Dunlop Rhino 0.88mm Triangular and Dunlop Tortex 1mm Triangular have been found to perform well without any custom alterations. The circumference of the tip has been found to produce satisfactory results.
Dunlop ULTEX 0.9mm and Dunlop ULTEX 2mm have been found to have sharp circumference and to get hooked and have been modified by cutting and filing off approximately 1mm of the tip to match the circumference of their Triangular counterparts. These performed fairly well after these modifications.
Dunlop Tortex Triangular 0.60mm, 0.73mm and 1.14mm have also been found to perform well with 1.14mm been not soft enough.
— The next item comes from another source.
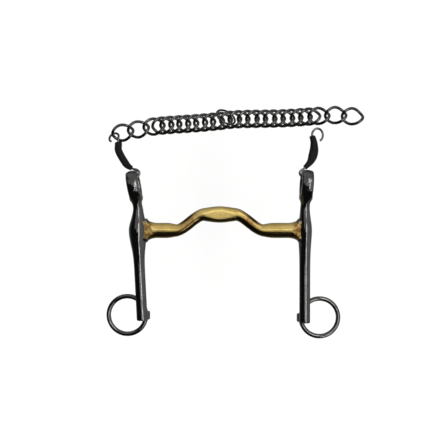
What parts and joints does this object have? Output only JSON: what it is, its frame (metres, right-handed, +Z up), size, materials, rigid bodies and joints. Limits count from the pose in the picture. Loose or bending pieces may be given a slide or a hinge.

Looks like Dunlop changed the material for their hard 1.14mm Tortex pick.
In addition to this technique and experiments, a proposal for a new pick is made. The pick will have a 0.5 to 1cm double arrow tip. This double arrow tip looks similarly to a tip made out of two standard pick tips put perpendicular one to another. Hence either no turning or very slight turning of the pick may be applied because the perpendicular tip acts as a turned tip at 90 degrees angle which angle can be changed by slight turning. Even more, the same tip with a different than 90 degrees angle between the two tips can be manufactured, for example 60 degrees, thus turning may theoretically be avoided.
A technique of fast picking with a pick turned towards vertical position and gliding on the strings for faster performance has been experimented with. The technique produced a significant improvement in the speed of playing. A slight disadvantage may be the reduction of the volume of playing which was found to be insignificant in strong amplification, overdrive or distortion. This disadvantage may be a bit more obvious in acoustic guitar applications.
A new pick design has been proposed.